1. Begin the research or analysis to determine what kind of data is needed for AI to do its job. 

2. Define the system problems and challenges that currently cannot be analyzed or solved because we do not have the necessary data. 

3. Identify all the data elements which are not collected but are needed for AI and or the analysis of system problems. 

4. Look for and collect and publicly list all the data glossary discrepancies between States, or self-insured to insured, group health, and wc. 

5. Use and celebrate those areas where there are already common definitions. Do what can be done to expand these lists. 

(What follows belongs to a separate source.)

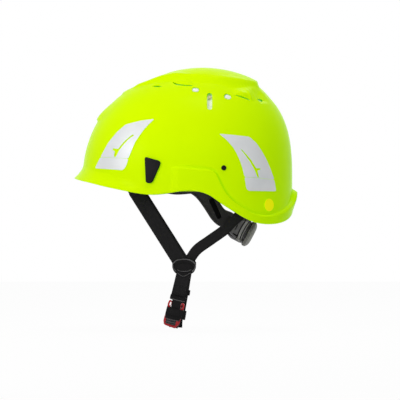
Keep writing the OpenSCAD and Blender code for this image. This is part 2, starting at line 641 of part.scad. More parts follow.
// Room for a strap from a to b, with more before a and after b
module web_pocket(a, b, w, before, after) {
    l = norm(b - a);
    down_path(a, b) translate([-web_t / 2 - web_gap, -w / 2 - web_gap, -l - after])
        cube([web_t + 2 * web_gap, w + 2 * web_gap, l + before + after]);
}
anchor_h = 13;
anchor_t = 4.4;
rivet_up = anchor_h / 2 - 3.4;
rivet_r = 1.6;
rivet_head_r = 2.8;
rivet_stand = 0.8;
module strap_tab(path, w) {
    difference() {
        down_path(path[0], path[1]) translate([-anchor_t / 2, -w / 2 - 2, -anchor_h / 2])
            cube([anchor_t, w + 4, anchor_h]);
        web_pocket(path[0], path[1], w, web_gap, 0);
        down_path(path[0], path[1]) translate([-anchor_t, 0, rivet_up]) rotate([0, 90, 0])
            cylinder(r = rivet_r + run_gap, h = 2 * anchor_t, $fn = 32);
    }
}
// Room in the foam for a strap anchor and its rivet
module tab_recess(path, w) {
    down_path(path[0], path[1]) translate([-anchor_t / 2 - 20, -w / 2 - 3, -anchor_h - 20])
        cube([anchor_t + 20 + rivet_stand + fit_gap, w + 6, 1.5 * anchor_h + 21]);
}
module strap_anchors() {
    color([0.12, 0.12, 0.13]) both_sides() {
        strap_tab(front_path, web_w);
        strap_tab(rear_path, rear_web_w);
    }
}
module tab_rivet(path) {
    down_path(path[0], path[1]) translate([-anchor_t / 2 - rivet_stand, 0, rivet_up]) rotate([0, 90, 0]) {
        cylinder(r = rivet_r, h = anchor_t + 2 * rivet_stand, $fn = 32);
        cylinder(r = rivet_head_r, h = rivet_stand - 0.1, $fn = 32);
        translate([0, 0, anchor_t + rivet_stand + 0.1])
            cylinder(r = rivet_head_r, h = rivet_stand - 0.1, $fn = 32);
    }
}
module anchor_rivets() {
    color("silver") both_sides() {
        tab_rivet(front_path);
        tab_rivet(rear_path);
    }
}

divider_h = 17;
module divider(lower) {
    outline = [[-divider_w / 2, 3.5], [-divider_w / 2 + 5, divider_h / 2 + 0.5],
        [divider_w / 2 - 5, divider_h / 2 + 0.5],
        [divider_w / 2, 3.5], [divider_w / 2, -2.5], [web_w / 2 + 1.5, -divider_h / 2 - 1],
        [-web_w / 2 - 1.5, -divider_h / 2 - 1], [-divider_w / 2, -2.5]];
    color([0.1, 0.1, 0.11]) difference() {
        translate(divider_at - [divider_t / 2, 0, 0]) rotate([90, 0, 90])
        linear_extrude(divider_t) difference() {
            polygon(soft(outline, 4));
            for (s = [-1, 1]) {
                translate([s * (divider_w / 2 - 2.6), 1.5]) circle(r = 0.9, $fn = 24);
            }
        }
        web_pocket(front_path[0], front_path[1], web_w, 0, web_gap);
        web_pocket(rear_path[5], rear_path[6], rear_web_w, 0, web_gap);
        web_pocket(lower[0], lower[1], web_w, web_gap, 0);
    }
}
module divider_left() { divider(lower_path); }
module divider_right() {
    mirror([1, 0, 0]) divider([for (p = right_lower_path) [-p[0], p[1], p[2]]]);
}

// Buckle: its own frame runs down -z from the ladder bar; x is outwards, y is along the jaw
buckle_c = [strap_x - 2.5, -8.8, -167.7];
buckle_tip = 14;
buckle_lean = 7;
module in_buckle() {
    translate(buckle_c) rotate([-buckle_tip, 0, 0]) rotate([0, buckle_lean, 0]) children();
}
// Extrudes an outline drawn in y and z, centred across x
module across_buckle(t) {
    rotate([90, 0, 90]) linear_extrude(t, center = true) children();
}
neck_half = 5;
prong_in = 6.6;
prong_w = 2.2;
channel_in = neck_half + 0.3;
channel_out = prong_in + prong_w + 0.4;
catch_z = -13;
socket_end = -24;
catch_step = 1.1;
module buckle_female() {
    color([0.1, 0.1, 0.11]) in_buckle() difference() {
        union() {
            across_buckle(5) polygon(soft([[-9.9, 3.6], [9.9, 3.6], [9.9, -3], [-9.9, -3]], 1.8));
            across_buckle(5)
                polygon([[-neck_half, 0], [neck_half, 0], [neck_half, catch_z - 2], [-neck_half, catch_z - 2]]);
            across_buckle(buckle_t) polygon(soft([[-buckle_w / 2, catch_z], [buckle_w / 2, catch_z],
                [buckle_w / 2, socket_end], [-buckle_w / 2, socket_end]], 1));
        }
        for (s = [-1, 1]) {
            translate([-prong_t / 2 - 0.3, s > 0 ? channel_in : -channel_out, socket_end - 1])
                cube([prong_t + 0.6, channel_out - channel_in, 20]);
        }
    }
}
frame_top = socket_end - 0.4;
frame_end = -39;
frame_w = buckle_w + 0.7;
window_w = 14.5;
module buckle_male() {
    color([0.8, 0.12, 0.16]) in_buckle() across_buckle(5) difference() {
        polygon(soft([[-frame_w / 2, frame_top], [frame_w / 2, frame_top], [frame_w / 2 - 0.5, frame_end + 2],
            [frame_w / 2 - 3, frame_end], [-frame_w / 2 + 3, frame_end],
            [-frame_w / 2 + 0.5, frame_end + 2]], 1.5));
        polygon(soft([[-window_w / 2, frame_top - 3.6], [window_w / 2, frame_top - 3.6],
            [window_w / 2, frame_end + 3.8], [-window_w / 2, frame_end + 3.8]], 1));
        for (s = [-1, 1]) {
            polygon([for (p = [[prong_in - 0.5, 1], [prong_in + prong_w + 0.5, 1],
                [prong_in + prong_w + 0.5, -2],
                [prong_in - 0.5, -2]]) [s * p[0], p[1] + frame_top]]);
        }
    }
}
prong_root = frame_top - 1.7;
prong_tip_z = -4.8;
module prong(s) {
    inner = prong_in;
    outer = prong_in + prong_w;
    shape = [[inner, prong_root], [outer, prong_root], [outer, catch_z + 0.3],
        [outer + catch_step, catch_z + 0.3],
        [outer + catch_step + 0.2, catch_z + 5], [outer + 0.4, prong_tip_z], [inner + 0.6, prong_tip_z],
        [inner + 0.2, catch_z + 1]];
    color([0.8, 0.12, 0.16]) in_buckle() across_buckle(prong_t) difference() {
        polygon([for (p = shape) [s * p[0], p[1]]]);
        translate([s * (inner + outer) / 2, prong_root + 1.2]) circle(r = 0.5, $fn = 24);
    }
}
module prong_front() { prong(-1); }
module prong_back() { prong(1); }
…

6. Engage with companies that have made their living taking in the data and putting it into databases for analysis and use. (Claims system designers (guidewire) CWCI, WCRI IAIABC,) 

7. From the above, create a ‘wish list” of data elements and present them to those bodies that have influence over the system. (NAIC, IAIABC, The Rating Bureaus, NASI, NCPDP, CURES, Medicare, 

Even with the problems and expenses, if the industry does not take the steps to standardize the definitions it will weaken the ability to optimize AI, optimize benefit provision and reduce administrative system costs.